FW: [ maxima-Bugs-1051437 ] Trig integral error



Richard Fateman <fateman@cs.berkeley.edu> writes:

> It appears that yor change allows 1/x^2 to be represented by
>
> (x -2 1) . 1 
[...]
> This is a pretty big break with the principles of the representation of
> polynomials.
[cut recall of CRE concepts]

The risch module manipulates Laurent polynomials via the macros R+, R-
and R* (defined in ratmac.lisp), which are used only in risch.lisp and
sinint.lisp (the latter file contains some helper functions for
risch.lisp).  Also, RISCHINT DISREPs the result before returning it to
the outside world.  So I guess that this bold attempt at a
re-interpretation of the CRE representation is pretty much confined to
the risch module.

Now, currently these macros expand to calls to functions in the
rational function package.  It might well be that

> whoever produced this form was doing significant violence to the
> rational function package, perhaps in error?
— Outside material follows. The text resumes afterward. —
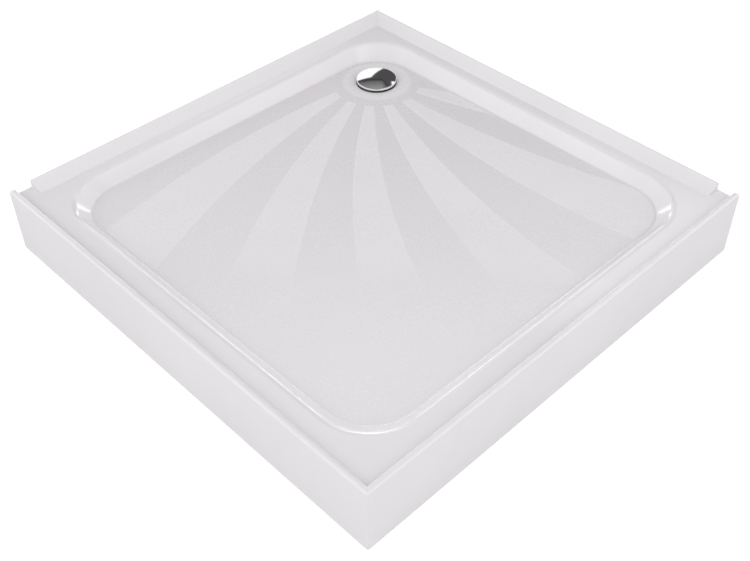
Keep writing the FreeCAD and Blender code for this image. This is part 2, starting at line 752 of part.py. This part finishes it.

but it might also be the case that the author thought that it would be
easy to stretch things a bit so that addition and multiplication of
Laurent polynomials could simply be done by the rational function
module.  I am exploring this possibility.  Of course, the operands of
R+ etc. must agree about what they put in the denominator (constants,
conceptually), so that things like

> not simplifying to zero expressions like  x^(-2) -1/x^2

can't happen.

> If no one else ever produces a polynomial with a negative exponent,
> this might fix the problem without breaking anything else, but I
> find it hard to believe this is the "optimal" patch.

I agree that this is a quick'n'dirty thing, and, of course, 

> There IS a variation of the rational function package used for
> truncated power series / taylor series, in which negative powers are
> allowed.

but I'd rather not use it because the internal format is somewhat
different, it has its own way of managing the genvar <-> varlist
correspondence, we would have to deal with truncation levels...

Writing a dedicated Laurent polynomial module would probably be a
clean solution but this would mean a huge amount of code duplication.

By the way, there's also some code for playing with these things from
the Maxima top-level (see the url given in my previous message).